Too many verses emphasize the fact that faith is required to gain salvation. Romans 1:16 states: For I am not ashamed of the gospel: for it is the power of God unto salvation to every one that believeth; Romans 1:17 states: For therein is revealed a righteousness of God from faith unto faith: as it is written, But the righteous shall live by faith. Romans 3:21-22 states: But now apart from the law a righteousness of God hath been manifested, being witnessed by the law and the prophets; even the righteousness of God through faith in Jesus Christ unto all them that believe. Paul states in Romans 3:27 that we cannot boast of our faith in Jesus and in Romans 3:28, he goes on to " reckon therefore that a man is justified by faith apart from the works of the law. " Romans 4:5 clearly sets down a importance on faith. " But to him that worketh not, but believeth on him that justifieth the ungodly, his faith is counted for righteousness."

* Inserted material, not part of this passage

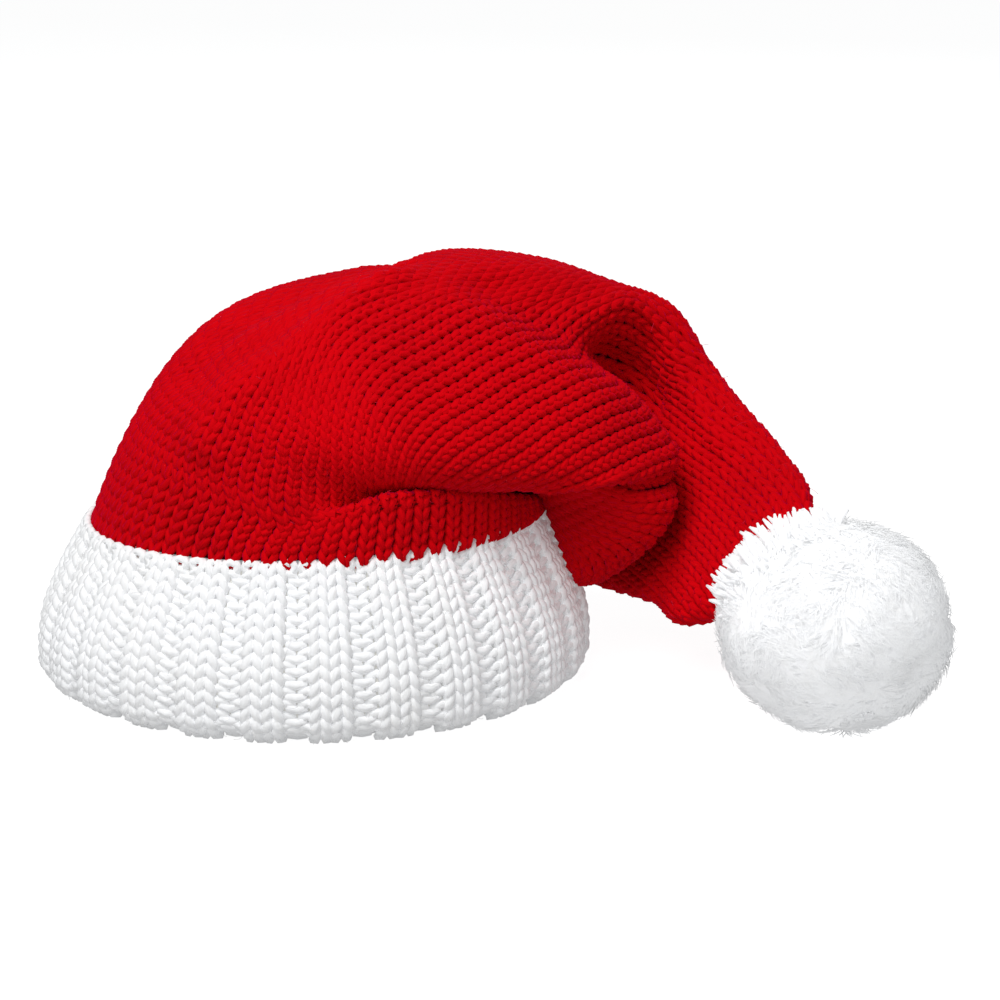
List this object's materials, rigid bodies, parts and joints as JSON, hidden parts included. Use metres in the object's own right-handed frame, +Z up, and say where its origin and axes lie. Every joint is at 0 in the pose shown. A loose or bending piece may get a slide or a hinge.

There are plenty of other verses that convey the fact that we have to have faith to be saved. Notice that nowhere in scripture does it indicate that this faith comes from God. It is always referred to as your faith. Let me also point out that nowhere in scripture does it say that salvation is immediate upon a one-time profession of belief. In fact, several verses indicate that salvation is a hoped for event or something gained at the end of our lives. For instance, Galatians 5:5 states "For we through the Spirit by faith wait for the hope of righteousness." Romans 8:23-25 spells out our attitude of waiting: " And not only so, but ourselves also, who have the first-fruits of the Spirit, even we ourselves groan within ourselves, waiting for our adoption, to wit, the redemption of our body. 24. For in hope were we saved: but hope that is seen is not hope: for who hopeth for that which he seeth? 25. But if we hope for that which we see not, then do we with patience wait for it. " In Philippians 3:11-14, Paul states that he wishes to be conformed to the death of Christ "in order that I may attain from the resurrection of the dead. 12. Not that I have already obtained it or have already become perfect, but I press on so that I may lay hold of that for which also I was laid hold of by Christ Jesus. 13. Brethren, I do not regard myself as having laid hold of it yet; but one thing I do: forgetting what lies behind and reaching forward to what lies ahead, 14. I press on toward the goal for the prize of the upward call of God in Christ Jesus." If read in context, the goal he has not obtained must be the resurrection. Yet, if salvation is obtained upon a one-time act of faith, he should already have it. Unless, of course, the act of faith does not impart immediate salvation, yet something else.
So, what does the one-time act of faith impart? I believe, based on scripture, that the one-time act of faith, and request for absolution of sins imparts several things. First, at the Pentecost, the only promise that Peter delivered is in Acts 2:38. "Then Peter said unto them, Repent, and be baptized every one of you in the name of Jesus Christ for the remission of sins, and ye shall receive the gift of the Holy Ghost." Did he promise salvation? No, he promised the gift of the Holy Spirit and the remission of sins.
The fact that we must have faith in order to gain salvation does not delete any importance from God's grace or add any importance to our faith as a work or something we can boast of. In fact, the act of faith illustates our dependance upon God, thus increasing His glory and decreasing ours. When Paul spoke of faith and works, and how salvation does not come through works, he was referring specifically to the Jewish obeyance to Mosaic Law in order to gain salvation. However, it was not obeyance to the Law, but faith and trust in God that provided justification. Faith is an action on our part, but it in no way indicates that we have a part in meriting our salvation. After all, without Jesus, there would be no salvation. Faith is simply our way of acknowledging our own insufficient efforts and that we acquiesce to God's leadership in our lives. This passiveness on our part is required for salvation.
Does God provide this faith, or bolster this faith? I certainly believe that God does bolster our faith, but if that faith came entirely from God, that act on God's part would jeopardize our free will. God would be guilty of making us believe in Him. And, what sort of free love is that? We would be little better than puppets or robots. And, if God had wanted puppets, he could have easily have created us without free will. Free will has to play a part in our choice to have faith in Jesus Christ and receive reconcilliation for our sins.